* [Task]
Take every line where the string "Blender" appears and copy it.

— START OF Data for processing —

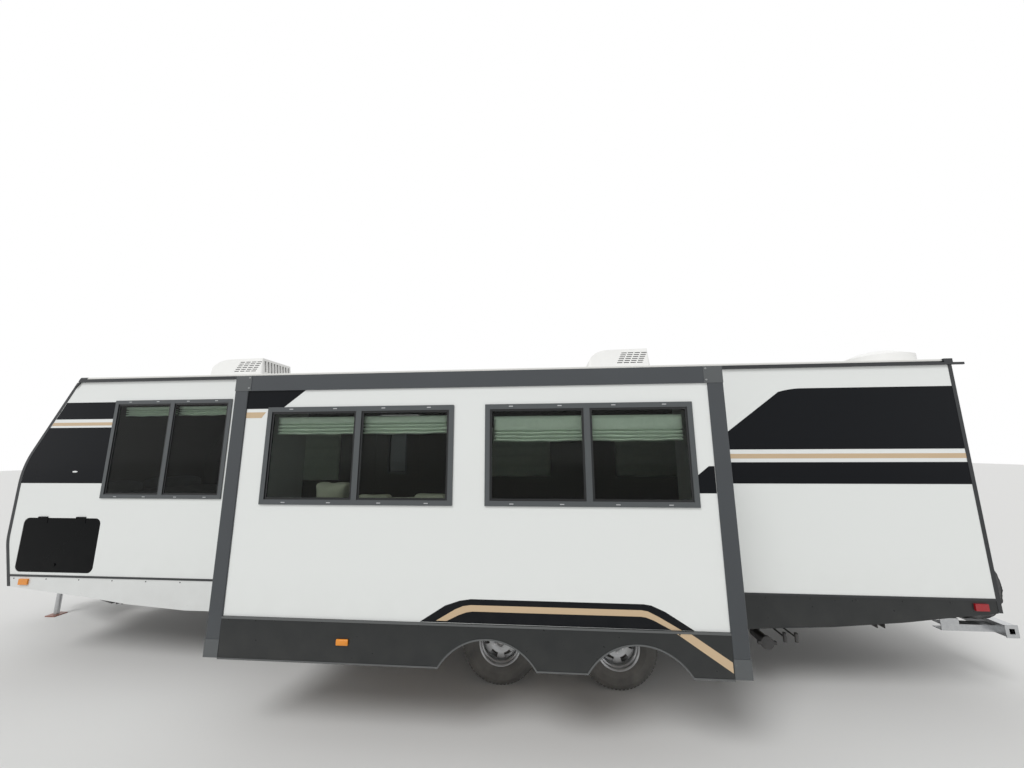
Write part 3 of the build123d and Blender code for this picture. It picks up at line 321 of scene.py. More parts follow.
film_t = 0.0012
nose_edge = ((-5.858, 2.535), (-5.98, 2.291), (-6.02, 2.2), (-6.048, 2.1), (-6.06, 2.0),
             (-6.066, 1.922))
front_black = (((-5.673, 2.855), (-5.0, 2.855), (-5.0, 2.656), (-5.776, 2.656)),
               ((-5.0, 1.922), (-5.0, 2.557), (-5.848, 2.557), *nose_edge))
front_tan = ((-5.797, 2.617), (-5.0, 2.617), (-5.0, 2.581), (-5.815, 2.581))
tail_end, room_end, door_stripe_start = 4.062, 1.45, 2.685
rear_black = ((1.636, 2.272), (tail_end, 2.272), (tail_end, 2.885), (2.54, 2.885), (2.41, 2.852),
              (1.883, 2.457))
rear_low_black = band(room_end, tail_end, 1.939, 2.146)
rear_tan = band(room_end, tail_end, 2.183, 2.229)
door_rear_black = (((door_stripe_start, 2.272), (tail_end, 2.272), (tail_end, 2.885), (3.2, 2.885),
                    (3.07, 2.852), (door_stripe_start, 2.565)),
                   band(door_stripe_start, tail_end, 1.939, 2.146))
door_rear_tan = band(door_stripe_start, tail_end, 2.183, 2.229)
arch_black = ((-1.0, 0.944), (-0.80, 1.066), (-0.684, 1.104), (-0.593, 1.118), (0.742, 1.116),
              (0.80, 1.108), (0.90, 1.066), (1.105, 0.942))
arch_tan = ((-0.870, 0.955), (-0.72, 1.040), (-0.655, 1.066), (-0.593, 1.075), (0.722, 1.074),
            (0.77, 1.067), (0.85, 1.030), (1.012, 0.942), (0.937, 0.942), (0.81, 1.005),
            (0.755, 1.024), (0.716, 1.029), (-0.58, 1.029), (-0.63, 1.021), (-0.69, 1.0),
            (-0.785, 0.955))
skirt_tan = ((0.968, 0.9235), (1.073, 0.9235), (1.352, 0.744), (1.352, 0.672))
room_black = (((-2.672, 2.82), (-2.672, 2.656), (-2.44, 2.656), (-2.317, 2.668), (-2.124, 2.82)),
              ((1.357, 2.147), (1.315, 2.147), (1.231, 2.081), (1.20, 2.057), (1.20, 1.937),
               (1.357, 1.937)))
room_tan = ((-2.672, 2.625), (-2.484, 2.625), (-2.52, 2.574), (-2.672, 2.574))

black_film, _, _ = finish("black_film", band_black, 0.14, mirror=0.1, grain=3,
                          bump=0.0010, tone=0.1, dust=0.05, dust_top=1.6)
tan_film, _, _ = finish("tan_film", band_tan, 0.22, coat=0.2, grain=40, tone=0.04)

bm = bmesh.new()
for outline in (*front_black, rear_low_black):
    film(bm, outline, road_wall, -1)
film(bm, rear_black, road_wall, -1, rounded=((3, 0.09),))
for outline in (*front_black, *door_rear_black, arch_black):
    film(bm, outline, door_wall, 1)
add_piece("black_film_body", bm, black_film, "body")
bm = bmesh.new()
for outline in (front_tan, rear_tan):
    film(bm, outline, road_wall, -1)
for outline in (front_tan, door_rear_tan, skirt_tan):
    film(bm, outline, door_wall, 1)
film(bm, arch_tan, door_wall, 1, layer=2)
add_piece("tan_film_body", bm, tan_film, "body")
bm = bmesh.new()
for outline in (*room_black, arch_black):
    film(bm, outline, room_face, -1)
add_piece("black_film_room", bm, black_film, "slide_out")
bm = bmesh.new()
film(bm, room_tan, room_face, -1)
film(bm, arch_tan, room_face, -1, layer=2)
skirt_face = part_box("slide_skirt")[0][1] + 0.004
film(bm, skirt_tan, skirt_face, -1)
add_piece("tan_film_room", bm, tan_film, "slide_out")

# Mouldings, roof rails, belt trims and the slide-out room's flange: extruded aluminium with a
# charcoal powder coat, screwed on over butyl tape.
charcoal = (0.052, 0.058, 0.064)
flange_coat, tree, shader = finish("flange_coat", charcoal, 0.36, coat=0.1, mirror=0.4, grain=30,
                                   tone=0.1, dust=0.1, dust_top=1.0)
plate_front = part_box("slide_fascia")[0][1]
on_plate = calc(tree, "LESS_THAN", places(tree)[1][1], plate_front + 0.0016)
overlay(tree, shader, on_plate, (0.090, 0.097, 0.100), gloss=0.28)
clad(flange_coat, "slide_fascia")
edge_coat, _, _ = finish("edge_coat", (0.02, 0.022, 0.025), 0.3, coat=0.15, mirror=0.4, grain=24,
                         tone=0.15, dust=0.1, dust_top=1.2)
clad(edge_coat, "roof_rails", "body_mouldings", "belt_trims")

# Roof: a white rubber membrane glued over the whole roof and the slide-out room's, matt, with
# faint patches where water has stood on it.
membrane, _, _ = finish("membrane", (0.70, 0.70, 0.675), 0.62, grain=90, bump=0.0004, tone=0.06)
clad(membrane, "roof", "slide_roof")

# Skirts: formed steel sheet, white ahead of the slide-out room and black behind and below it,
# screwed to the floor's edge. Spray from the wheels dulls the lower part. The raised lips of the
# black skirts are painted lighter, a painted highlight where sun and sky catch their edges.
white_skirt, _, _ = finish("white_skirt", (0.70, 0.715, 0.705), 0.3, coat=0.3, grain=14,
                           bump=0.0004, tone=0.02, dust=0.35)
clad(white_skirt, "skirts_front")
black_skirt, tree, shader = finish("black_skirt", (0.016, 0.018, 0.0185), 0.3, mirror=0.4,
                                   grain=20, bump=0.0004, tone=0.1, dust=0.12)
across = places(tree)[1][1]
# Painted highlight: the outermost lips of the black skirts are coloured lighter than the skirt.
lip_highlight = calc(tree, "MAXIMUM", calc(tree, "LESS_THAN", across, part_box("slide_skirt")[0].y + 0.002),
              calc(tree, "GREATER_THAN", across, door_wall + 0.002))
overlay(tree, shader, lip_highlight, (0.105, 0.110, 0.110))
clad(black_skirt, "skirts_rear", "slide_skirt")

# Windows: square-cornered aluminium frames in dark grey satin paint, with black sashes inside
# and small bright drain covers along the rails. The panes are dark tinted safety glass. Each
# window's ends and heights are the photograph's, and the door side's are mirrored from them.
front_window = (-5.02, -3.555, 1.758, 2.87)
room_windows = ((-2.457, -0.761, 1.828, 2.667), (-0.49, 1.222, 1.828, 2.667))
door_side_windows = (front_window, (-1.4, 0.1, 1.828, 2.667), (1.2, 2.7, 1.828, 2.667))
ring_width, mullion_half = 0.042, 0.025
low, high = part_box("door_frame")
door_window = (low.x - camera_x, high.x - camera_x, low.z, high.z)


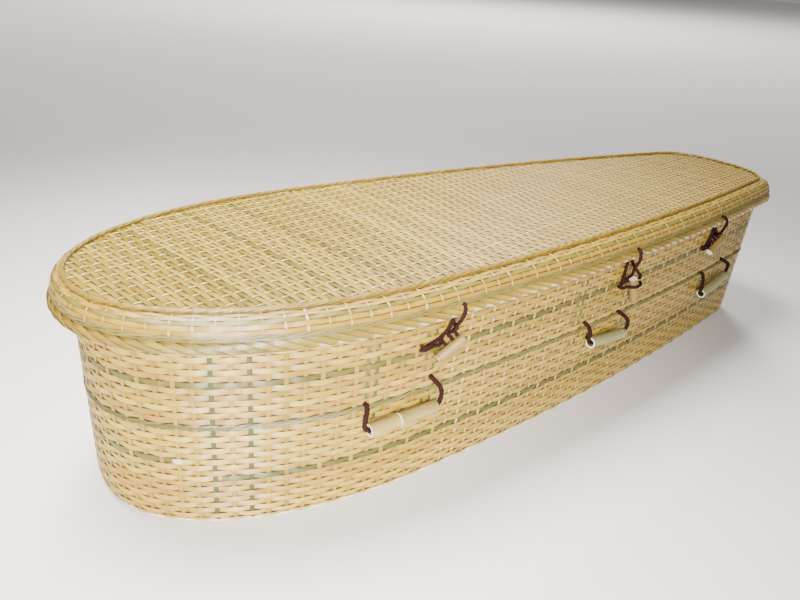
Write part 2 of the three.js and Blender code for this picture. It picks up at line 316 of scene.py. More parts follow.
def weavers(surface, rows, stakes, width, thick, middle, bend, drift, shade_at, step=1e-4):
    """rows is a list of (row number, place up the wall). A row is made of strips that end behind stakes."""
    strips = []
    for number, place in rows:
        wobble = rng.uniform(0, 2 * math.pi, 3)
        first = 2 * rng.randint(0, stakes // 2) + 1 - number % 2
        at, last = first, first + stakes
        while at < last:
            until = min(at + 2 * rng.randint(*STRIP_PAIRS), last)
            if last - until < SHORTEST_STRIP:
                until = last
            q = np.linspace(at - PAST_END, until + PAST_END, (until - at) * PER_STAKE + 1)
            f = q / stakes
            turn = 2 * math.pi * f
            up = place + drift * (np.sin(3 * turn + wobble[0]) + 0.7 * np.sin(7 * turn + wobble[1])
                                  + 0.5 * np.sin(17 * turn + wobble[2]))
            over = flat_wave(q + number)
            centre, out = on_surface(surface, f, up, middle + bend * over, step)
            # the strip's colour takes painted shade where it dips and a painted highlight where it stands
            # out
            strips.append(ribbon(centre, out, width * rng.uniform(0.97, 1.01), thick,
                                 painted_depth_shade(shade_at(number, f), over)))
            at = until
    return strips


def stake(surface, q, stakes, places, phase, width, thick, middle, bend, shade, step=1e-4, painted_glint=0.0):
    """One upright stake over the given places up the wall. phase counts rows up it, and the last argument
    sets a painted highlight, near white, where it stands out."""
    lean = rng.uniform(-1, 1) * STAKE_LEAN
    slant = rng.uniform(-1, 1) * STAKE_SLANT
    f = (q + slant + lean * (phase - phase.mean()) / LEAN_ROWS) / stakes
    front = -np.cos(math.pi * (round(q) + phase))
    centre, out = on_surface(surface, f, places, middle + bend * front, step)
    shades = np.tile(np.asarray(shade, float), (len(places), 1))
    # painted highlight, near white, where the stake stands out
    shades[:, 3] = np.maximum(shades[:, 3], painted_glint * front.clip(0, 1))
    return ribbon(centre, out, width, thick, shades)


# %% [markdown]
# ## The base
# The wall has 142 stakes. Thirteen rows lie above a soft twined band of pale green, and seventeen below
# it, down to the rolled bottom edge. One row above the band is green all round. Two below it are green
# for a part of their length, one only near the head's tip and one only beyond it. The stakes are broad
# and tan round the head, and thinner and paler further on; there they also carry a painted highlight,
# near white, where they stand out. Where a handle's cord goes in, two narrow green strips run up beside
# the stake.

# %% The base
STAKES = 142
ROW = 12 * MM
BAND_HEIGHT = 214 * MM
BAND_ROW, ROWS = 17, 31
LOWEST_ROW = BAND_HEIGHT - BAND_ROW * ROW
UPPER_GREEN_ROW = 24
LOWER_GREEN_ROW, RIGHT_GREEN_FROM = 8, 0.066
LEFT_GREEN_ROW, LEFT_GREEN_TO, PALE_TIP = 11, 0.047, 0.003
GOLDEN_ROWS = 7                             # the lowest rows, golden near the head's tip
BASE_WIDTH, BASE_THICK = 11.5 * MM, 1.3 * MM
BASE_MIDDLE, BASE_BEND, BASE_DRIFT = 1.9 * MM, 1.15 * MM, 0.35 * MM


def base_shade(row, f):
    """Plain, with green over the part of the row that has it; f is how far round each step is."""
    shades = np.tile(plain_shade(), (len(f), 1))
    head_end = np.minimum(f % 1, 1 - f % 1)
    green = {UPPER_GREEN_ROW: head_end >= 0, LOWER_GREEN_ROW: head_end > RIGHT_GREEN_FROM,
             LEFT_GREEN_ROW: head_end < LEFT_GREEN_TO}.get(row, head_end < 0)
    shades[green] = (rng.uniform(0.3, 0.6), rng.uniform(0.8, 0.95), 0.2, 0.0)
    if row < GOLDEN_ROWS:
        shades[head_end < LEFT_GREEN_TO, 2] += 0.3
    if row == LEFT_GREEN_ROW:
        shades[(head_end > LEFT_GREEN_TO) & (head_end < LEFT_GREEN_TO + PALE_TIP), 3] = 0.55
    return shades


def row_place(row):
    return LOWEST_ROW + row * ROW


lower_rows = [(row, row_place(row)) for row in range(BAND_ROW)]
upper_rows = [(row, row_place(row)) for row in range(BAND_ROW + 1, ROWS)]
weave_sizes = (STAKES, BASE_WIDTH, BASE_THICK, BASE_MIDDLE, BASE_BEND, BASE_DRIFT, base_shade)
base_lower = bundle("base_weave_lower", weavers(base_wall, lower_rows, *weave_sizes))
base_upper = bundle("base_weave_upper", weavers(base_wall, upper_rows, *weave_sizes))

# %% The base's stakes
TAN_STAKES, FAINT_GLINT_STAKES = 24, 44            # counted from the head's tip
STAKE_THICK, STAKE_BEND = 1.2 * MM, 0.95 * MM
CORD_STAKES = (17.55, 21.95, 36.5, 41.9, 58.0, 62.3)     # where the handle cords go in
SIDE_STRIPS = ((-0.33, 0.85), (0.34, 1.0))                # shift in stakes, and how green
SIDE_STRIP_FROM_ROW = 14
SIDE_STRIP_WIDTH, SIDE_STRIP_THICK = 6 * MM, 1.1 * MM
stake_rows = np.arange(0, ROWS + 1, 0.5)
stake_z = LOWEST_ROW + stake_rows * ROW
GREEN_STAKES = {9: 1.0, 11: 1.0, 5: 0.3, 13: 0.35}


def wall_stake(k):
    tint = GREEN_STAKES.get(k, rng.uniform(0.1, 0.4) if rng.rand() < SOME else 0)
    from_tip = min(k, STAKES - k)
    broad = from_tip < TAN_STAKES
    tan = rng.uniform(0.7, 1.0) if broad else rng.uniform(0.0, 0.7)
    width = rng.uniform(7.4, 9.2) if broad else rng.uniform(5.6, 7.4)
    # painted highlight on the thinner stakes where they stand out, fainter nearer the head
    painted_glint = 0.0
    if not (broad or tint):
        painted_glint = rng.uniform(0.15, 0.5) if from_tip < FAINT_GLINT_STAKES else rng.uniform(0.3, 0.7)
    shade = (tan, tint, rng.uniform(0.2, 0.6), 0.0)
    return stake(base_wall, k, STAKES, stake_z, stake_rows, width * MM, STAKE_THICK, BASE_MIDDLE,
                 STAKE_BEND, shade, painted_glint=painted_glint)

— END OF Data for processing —

* [Complete answer]
Write part 3 of the build123d and Blender code for this picture. It picks up at line 321 of scene.py. More parts follow.
Write part 2 of the three.js and Blender code for this picture. It picks up at line 316 of scene.py. More parts follow.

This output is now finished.